If the report was withheld in the belief it was covered by legal professional privilege, that belief would seem to have been in grievous error. In the recent Eastman case, the ACT DPP took the view that notes of meetings with expert witnesses who might be called by the prosecution were subject to legal professional privilege. However, he also accepted that if ‘relevant information’ was provided in the course of such a meeting, the duty of disclosure required that it be disclosed to the defence. (Eastman Inquiry at  and ). Reports were disclosed even if covered by legal professional privilege . The rationale behind that approach is that duty of disclosure is a fundamental aspect of a fair justice system.

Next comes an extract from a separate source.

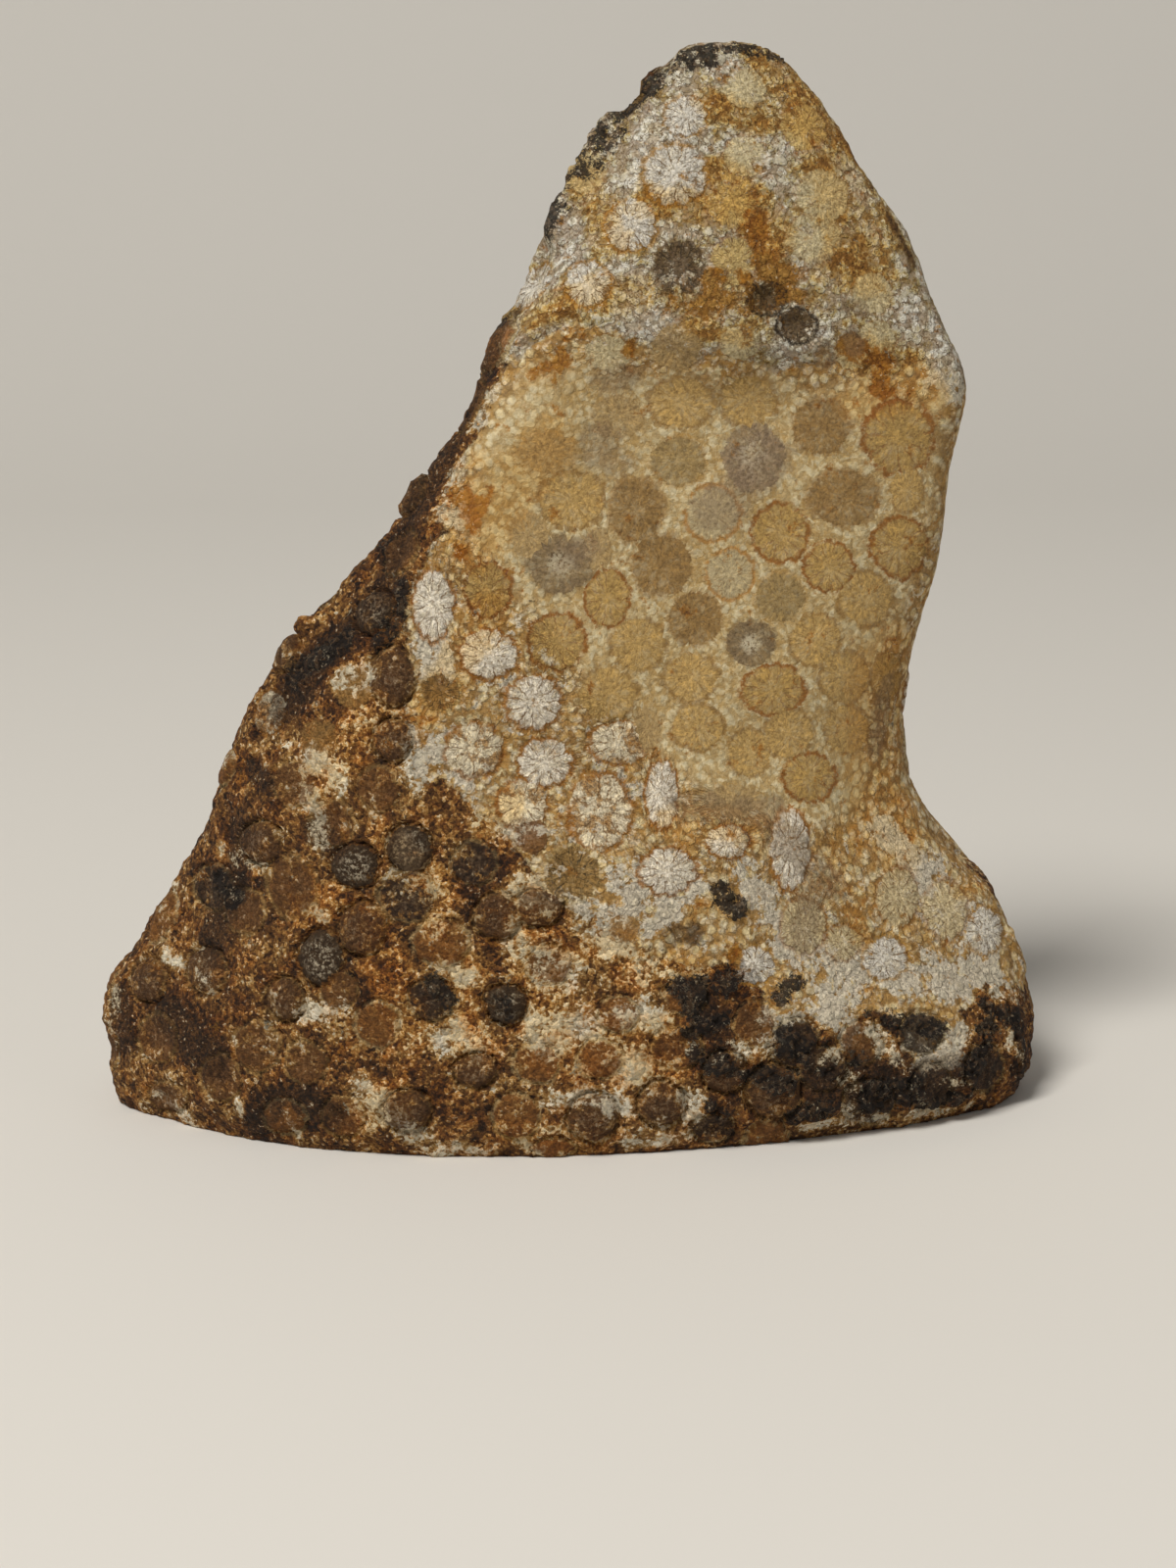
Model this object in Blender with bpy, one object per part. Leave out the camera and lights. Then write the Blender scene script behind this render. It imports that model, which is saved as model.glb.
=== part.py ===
"""Fossil coral head: one lump of petrified colony coral, sawn flat underneath so that it stands up.

The stone is lofted through plan outlines. Each level holds the same thirteen points in the same
order, so that every point draws one line up the stone: a corner, a ridge or the middle of a face.
"""

import bmesh
import bpy
import numpy as np
from mathutils import Vector, noise

MM = 0.001

HEIGHT = 163.1  # the sawn base to the tip
TIP = (21.7, 0.0)  # where the tip stands in plan
COLUMNS = 84  # faces round the stone
ROWS = 42  # faces from the base to the top level
CURVE_STEPS = 24  # steps along an outline's curve between two of its points

# Broad lumps left by weathering, a little larger than the cups that the colony grew in.
LUMP_SIZE = 13.0
LUMP_HEIGHT = 1.1
LUMP_FADE = 9.0  # the lumps die out over this height above the sawn base

# Height, then the outline's points (x, y) from the left corner, round the front and back again:
# left corner, left shoulder, left front, ridge, face left, face middle, face right, right front,
# right corner, back right, back middle right, back middle left, back left.
LEVELS = (
    (0.0, ((-73.9, -3), (-66, -14), (-50, -26), (-30, -33), (-8, -35), (12, -33), (34, -27.5),
           (54, -19), (65.5, -8), (62, 13), (28, 30), (-18, 33), (-58, 21))),
    (2.0, ((-75.7, -3), (-67.5, -15), (-51, -27.5), (-30, -34.6), (-8, -36.3), (12, -34.4), (35, -30),
           (56.5, -20.5), (67.8, -8), (63.3, 14), (28, 32), (-18, 35), (-59, 22.5))),
    (8.0, ((-76.5, -2), (-68, -15.5), (-51.5, -28.7), (-30.5, -36), (-8, -37.4), (12, -35.6), (35, -31.6),
           (57, -22), (68.6, -7), (63.6, 15), (28, 33), (-18, 36), (-59.5, 23))),
    (18.0, ((-76.1, -1), (-67, -15), (-50.5, -29), (-32, -36), (-8, -36.8), (12, -36), (32.5, -32),
            (52.5, -21.5), (67.6, -4), (62.3, 17), (28, 33), (-18, 36), (-58.5, 23))),
    (31.5, ((-67, -2), (-60, -15), (-47, -28.5), (-32, -35.8), (-8, -36.6), (12, -35.4), (28, -29),
            (46, -16), (62.2, -2.5), (57, 18), (27, 32), (-16, 35), (-51, 22))),
    (43.5, ((-60.3, -6), (-56, -16.5), (-45, -27), (-30, -34.2), (-8, -35.9), (9.5, -34.2), (28.5, -23),
            (41.2, -12.5), (52.2, 0), (49.3, 17), (26, 30), (-14, 33), (-46, 18))),
    (56.0, ((-55, -11), (-50.5, -20), (-41.5, -28), (-28.5, -33.6), (-12, -31.4), (6, -25.4), (22, -19.2),
            (37, -12), (48.8, 0), (46, 15), (25, 27), (-10, 29), (-40, 12))),
    (70.0, ((-48.3, -13), (-44, -20.5), (-36, -27.5), (-26, -31.6), (-12, -28.4), (6, -22.4), (22, -17.6),
            (38, -11.5), (49.8, -2), (47.5, 12), (26, 22), (-4, 23), (-31, 9))),
    (84.0, ((-36, -14), (-33.3, -20), (-29.5, -25), (-25, -27.6), (-13, -24.8), (6, -19.4), (24, -15.2),
            (42, -10.2), (53.6, -3), (50.5, 10), (30, 19), (4, 18), (-18, 6))),
    (98.0, ((-24.6, -13), (-23.3, -18.5), (-21.3, -22.5), (-17.8, -24.4), (-7.5, -21.8), (9, -17.2),
            (25.5, -13.4), (44, -9.4), (55.6, -4), (53, 9), (34, 16.5), (12, 15), (-8, 4))),
    (112.0, ((-16.2, -11), (-15, -16), (-12.8, -19.6), (-9, -21), (-0.5, -19), (13, -15.2), (28.5, -12),
             (46, -9), (57.3, -4.5), (54.5, 8), (38, 15), (18, 13.5), (-2, 3))),
    (120.5, ((-13.4, -9), (-12, -14), (-9.3, -17.8), (-4.5, -20), (4, -19.9), (16.5, -18.4), (30.5, -15.2),
             (45, -10.3), (54.8, -4), (52, 7.5), (38, 14), (20, 12.5), (1, 3))),
    (127.0, ((-7.9, -7.5), (-6.8, -12.2), (-4.6, -15.6), (0, -18.2), (7.5, -18.8), (18.3, -17.3),
             (30.6, -14), (43, -9.6), (52, -3.6), (49.5, 7), (36.5, 13), (20, 11.6), (2.8, 3))),
    (134.0, ((-5.8, -6), (-4.3, -10.6), (-1.7, -13.8), (3.2, -16.2), (10.5, -16.9), (20.5, -15.7),
             (31, -12.8), (41, -8.8), (48.3, -3), (45.6, 6.5), (35, 12), (20, 10.8), (4.8, 3))),
    (145.0, ((0.5, -4), (2.2, -8), (5, -10.8), (9, -12.8), (15, -13.3), (22, -12.3), (30, -9.8),
             (37, -6.6), (41.8, -2), (39.5, 5), (31, 9.5), (20, 8.8), (8, 3))),
    (154.0, ((6.2, -3), (7.8, -6), (10.2, -8), (14, -9.2), (18.3, -9.4), (23, -8.6), (28.5, -6.6),
             (33.4, -4), (36, -0.5), (34, 4), (27.5, 7), (19.5, 6.4), (11, 2.5))),
    (160.0, ((11.6, -2), (12.9, -4), (14.9, -5.2), (17.5, -5.8), (20.4, -5.8), (23.8, -5.1), (27.2, -3.7),
             (30, -1.8), (31.4, 0.5), (29.4, 3.2), (25, 4.6), (20, 4.3), (15, 1.8))),
    (162.6, ((16.2, -1.2), (17, -2.3), (18.2, -2.9), (19.6, -3.1), (21.2, -3), (23, -2.6), (25, -1.9),
             (26.5, -0.9), (27.2, 0.4), (26.2, 1.7), (23.8, 2.3), (20.8, 2.2), (18, 1))),
)

STONE_COLOUR = (0.35, 0.22, 0.11, 1.0)
STONE_ROUGHNESS = 0.85


def clear_scene():
    for obj in list(bpy.data.objects):
        bpy.data.objects.remove(obj)


def spline_between(before, start, end, after, share):
    """A point of the Catmull-Rom curve from start to end, at that share of the way."""
    return 0.5 * (
        2 * start
        + (end - before) * share
        + (2 * before - 5 * start + 4 * end - after) * share**2
        + (3 * start - before - 3 * end + after) * share**3
    )


def round_outline(points):
    """COLUMNS points on the closed smooth curve through an outline's points, evenly spaced along it."""
    points = np.array(points, float)
    count = len(points)
    fine = []
    for i in range(count):
        four = [points[(i + k) % count] for k in (-1, 0, 1, 2)]
        shares = np.linspace(0, 1, CURVE_STEPS, endpoint=False)
        fine += [spline_between(*four, share) for share in shares]
    fine = np.array(fine + [points[0]])
    along = np.concatenate([[0], np.cumsum(np.linalg.norm(np.diff(fine, axis=0), axis=1))])
    places = np.linspace(0, along[-1], COLUMNS, endpoint=False)
    return np.stack([np.interp(places, along, fine[:, axis]) for axis in (0, 1)], axis=1)


def loft_rows():
    """ROWS + 1 rings of points in millimetres, from the base to the top level."""
    rings = []
    for height, outline in LEVELS:
        plan = round_outline(outline)
        rings.append(np.column_stack([plan, np.full(COLUMNS, height)]))
    last = len(rings) - 1
    heights = [height for height, _ in LEVELS]
    rows = []
    for z in np.linspace(0, heights[-1], ROWS + 1):
        i = min(int(np.searchsorted(heights, z, side="right")) - 1, last - 1)
        share = (z - heights[i]) / (heights[i + 1] - heights[i])
        before, after = rings[max(i - 1, 0)], rings[min(i + 2, last)]
        row = spline_between(before, rings[i], rings[i + 1], after, share)
        row[:, 2] = z
        rows.append(row)
    return rows


def add_lumps(mesh):
    """Moves the surface in and out by smooth noise, and leaves the sawn base flat."""
    moves = []
    for vert in mesh.verts:
        height = vert.co.z / MM
        strength = LUMP_HEIGHT * min(height / LUMP_FADE, 1.0)
        lump = noise.noise(vert.co / (LUMP_SIZE * MM)) * strength * MM
        moves.append(vert.normal * lump)
    for vert, move in zip(mesh.verts, moves):
        vert.co += move


def stone_mesh():
    """The closed stone: rings of faces up the sides, one flat face below and a fan at the tip."""
    mesh = bmesh.new()
    rings = [[mesh.verts.new(Vector(p) * MM) for p in row] for row in loft_rows()]
    for low, high in zip(rings, rings[1:]):
        for i in range(COLUMNS):
            j = (i + 1) % COLUMNS
            mesh.faces.new((low[i], low[j], high[j], high[i]))
    mesh.faces.new(list(reversed(rings[0])))
    tip = mesh.verts.new(Vector((*TIP, HEIGHT)) * MM)
    top = rings[-1]
    for i in range(COLUMNS):
        mesh.faces.new((top[i], top[(i + 1) % COLUMNS], tip))
    mesh.normal_update()
    add_lumps(mesh)
    made = bpy.data.meshes.new("fossil_coral_head")
    mesh.to_mesh(made)
    mesh.free()
    return made


def stone_material():
    material = bpy.data.materials.new("weathered_fossil_coral")
    material.use_nodes = True
    shader = material.node_tree.nodes["Principled BSDF"]
    shader.inputs["Base Color"].default_value = STONE_COLOUR
    shader.inputs["Roughness"].default_value = STONE_ROUGHNESS
    shader.inputs["Metallic"].default_value = 0.0
    return material


def centre_on_base(mesh):
    """Puts the origin under the middle of the stone's box, on the plane that it stands on."""
    points = np.array([v.co for v in mesh.vertices])
    low, high = points.min(axis=0), points.max(axis=0)
    middle = (low + high) / 2
    for vert in mesh.vertices:
        vert.co -= Vector((middle[0], middle[1], low[2]))


def build():
    clear_scene()
    mesh = stone_mesh()
    centre_on_base(mesh)
    mesh.materials.append(stone_material())
    mesh.shade_smooth()
    stone = bpy.data.objects.new("fossil_coral_head", mesh)
    bpy.context.scene.collection.objects.link(stone)


build()
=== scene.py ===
"""The look of a fossil coral head: its cups, worn face, rusty crust and stains, on a plain stage."""

from functools import partial
from math import radians

import bmesh
import bpy
import numpy as np
from bpy.props import (
    FloatProperty,
    FloatVectorProperty,
    IntProperty,
    PointerProperty,
)
from mathutils import Matrix, Vector
from mathutils.bvhtree import BVHTree
from mathutils.kdtree import KDTree


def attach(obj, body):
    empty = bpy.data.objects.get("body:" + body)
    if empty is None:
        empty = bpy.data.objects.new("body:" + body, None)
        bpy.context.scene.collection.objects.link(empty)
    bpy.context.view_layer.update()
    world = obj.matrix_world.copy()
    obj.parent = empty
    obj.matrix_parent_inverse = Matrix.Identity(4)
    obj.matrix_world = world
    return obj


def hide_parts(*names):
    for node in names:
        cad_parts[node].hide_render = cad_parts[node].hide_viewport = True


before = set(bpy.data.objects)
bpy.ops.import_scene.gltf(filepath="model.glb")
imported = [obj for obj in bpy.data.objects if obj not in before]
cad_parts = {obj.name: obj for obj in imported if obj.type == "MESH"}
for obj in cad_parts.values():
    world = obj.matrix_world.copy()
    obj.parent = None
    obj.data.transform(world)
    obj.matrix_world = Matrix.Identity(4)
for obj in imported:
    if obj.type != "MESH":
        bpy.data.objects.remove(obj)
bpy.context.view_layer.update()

bl_info = {
    "name": "Fossil coral head",
    "version": (1, 0, 0),
    "blender": (4, 5, 0),
    "location": "3D View > Sidebar > Fossil Coral",
    "description": "Builds the surface of a fossil coral head and a plain stage to see it on",
    "category": "Object",
}

MM = 0.001
NODE = "fossil_coral_head"
CUP_RADIUS = 4.5  # millimetres, of a usual cup

# ---------------------------------------------------------------------------------------------
# The front view: a frame of 1200 by 1600 and its camera. Places on the front are given in it.

VIEW_SIZE = (1200, 1600)
VIEW_FOCAL = 4000.0  # focal length, in the view's pixels
SENSOR_HEIGHT = 36.0  # millimetres
CAMERA_PLACE = Vector((3.57, -594.83, 186.6)) * MM
CAMERA_DOWN = radians(13.0)
CAMERA_ROLL = radians(-0.75)
PIXEL = 0.15  # millimetres of stone for each pixel of the view


def camera_turn():
    """The camera's rotation: level and looking along +Y, then tipped down and rolled."""
    tip = Matrix.Rotation(radians(90.0) - CAMERA_DOWN, 4, "X")
    return tip @ Matrix.Rotation(CAMERA_ROLL, 4, "Z")


def view_ray(across, down):
    """The direction from the camera through a point of the view."""
    x = across - VIEW_SIZE[0] / 2
    y = VIEW_SIZE[1] / 2 - down
    return (camera_turn().to_3x3() @ Vector((x, y, -VIEW_FOCAL))).normalized()


def view_places(points):
    """The view's (across, down) of many points, as an array."""
    turn = np.array(camera_turn().to_3x3())
    local = (points - np.array(CAMERA_PLACE)) @ turn
    across = VIEW_SIZE[0] / 2 + VIEW_FOCAL * local[:, 0] / -local[:, 2]
    down = VIEW_SIZE[1] / 2 - VIEW_FOCAL * local[:, 1] / -local[:, 2]
    return np.column_stack([across, down])


# ---------------------------------------------------------------------------------------------
# Colours, as the finish that each one belongs to.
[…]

The importance of the undeclared evidence is impossible to overstate; the appeal court states that it finds the report of Professor Derrick Pounder (now Emeritus Professor at Dundee University), compelling: “In brief, there is nothing in the autopsy findings, as now known as a result of disclosure of autopsy photographic and microscopic evidence, to suggest that the death is other than a presumed drowning in the bath following a fall and head injury which rendered this unfortunate woman unconscious. The cause of a fall cannot be known with any certainty because consideration of the possibility of a fall was never seriously entertained and the opportunities for appropriate investigations have been irretrievably lost. The broad possibilities are that a fall was the accidental result of a concurrence of circumstances, or that there was an underlying occult natural disease. There is nothing in the medical evidence to raise the suggestion that the death was homicidal or to discount the death as being accidental.”
The grip theory . . . no more than mere speculation
Professor Pounder, like Professor Vernon-Roberts, rejects the results of the autopsy carried out by Dr Manock, results which were the very basis of the prosecution. His comments were also withheld from 2004 until 2013.
The court found that “If this fresh and compelling evidence had been available at trial, then the mechanism of murder postulated in evidence by Dr Manock could not have been advanced before the jury. The grip theory advanced by Dr Manock and supported by Dr James would be no more than mere speculation.
“The evidence of Dr Manock that, according to the pathology, Ms Cheney’s death was a homicide and that other causes, such as a medical event or an accidental fall, were excluded, either could not have been put forward in those terms or, if it had been, would have been largely discredited.”
In other words, Henry Keogh would not have even faced trial without Dr Manock’s (incorrect) evidence. He would not have spent the best part of his life behind bars. Bad science put him there, legal error kept him there.
In fact, it seems likely that several legal errors over a number of years kept him there. Since his conviction, Keogh had petitioned the Governor for mercy on five occasions. The first three petitions were rejected. The fourth was withdrawn and the fifth petition awaited resolution.
“it is baffling to think how a prosecutor could present a case”
At time of writing, Henry Keogh is refraining from public comment, awaiting the decision of the DPP whether in fact to seek a new trial as proposed by the appeal court.
But, despite the DPP taking his time to make a decision about a retrial, that seems a far fetched prospect. “Given that all four eminent forensic experts on the appeal are agreed that the forensic evidence supports an accident scenario,” comments legal academic Dr Bob Moles*, “and the forensic ‘expert’ at trial recanted on the factors relevant to the murder hypothesis – it is baffling to think how a prosecutor could present a case which could exclude ‘beyond reasonable doubt’ an accidental death scenario.”
* Dr Moles writing on Harold Levy’s blog, smithforensic.blogspot.ca which focuses on cases involving flawed forensic science.